I finally reached the rear echelons of the battalion on Christmas Eve 1943 in a mountain village called Pietro Montecorvino. I, aged twenty, and with no war experience, was due to take charge of a platoon of men mostly considerably older than myself who had been fighting for a year through North Africa, Sicily, and a third of the way up Italy, and were exhausted. The Rifle Brigade friend I had been travelling with was posted to a company in another village. So for the first time I was away from anyone I had been friends with.
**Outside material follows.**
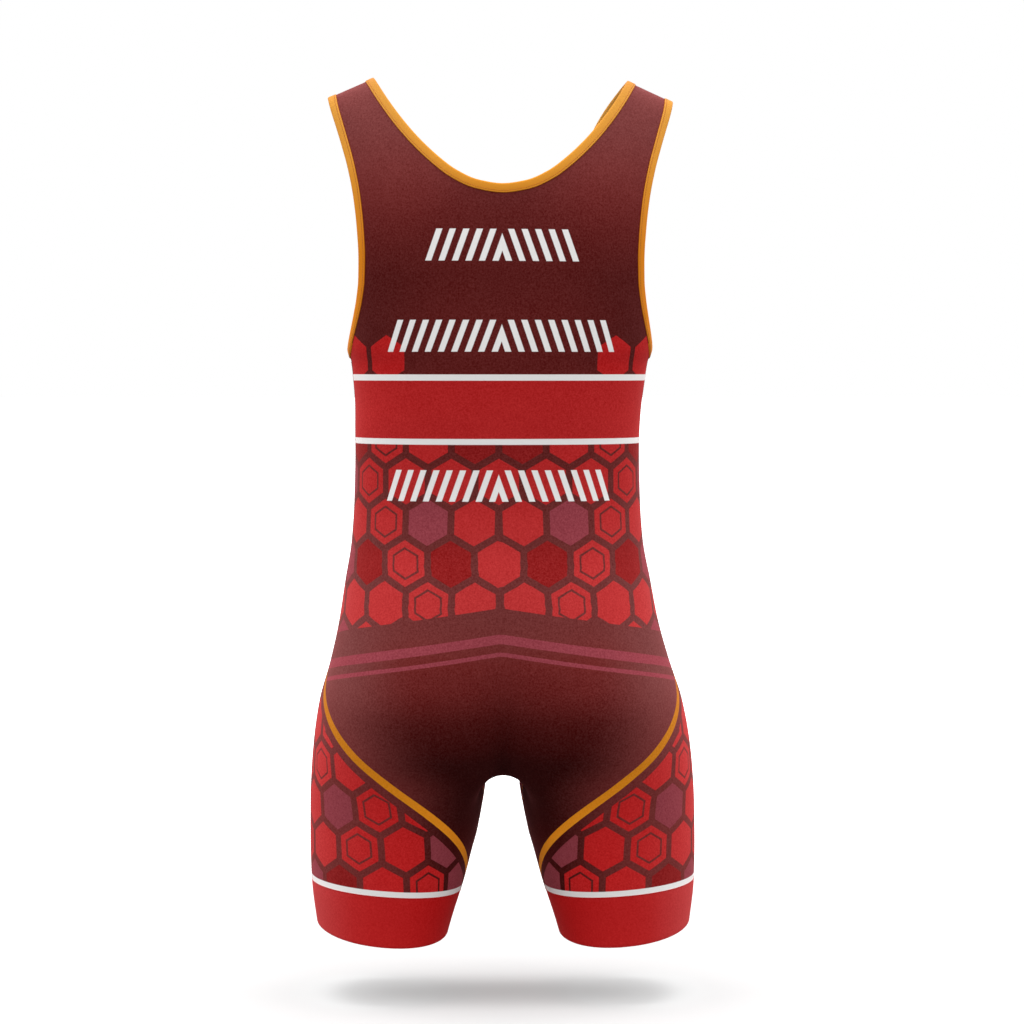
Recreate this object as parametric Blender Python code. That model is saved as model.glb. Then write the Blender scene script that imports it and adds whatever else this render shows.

The first thing that happened to me as I reported for duty at the adjutant’s office was that my kitbag with all my own warm clothing in it was stolen; I had left it propped against an outside wall. I felt this was a calamity worse than my toothache; more desperate than my closeness to the front line. I was told that anything left lying about was pinched in a flash by the impoverished villagers. I could understand this, but could also understand for a moment the urge that must have come upon some Germans, for instance, in occupied countries to take hostages and say — ‘Give us back our property or we will shoot you one by one.’ It was no consolation to tell myself that at least now, with no winter clothing, I would be in the same situation as my men.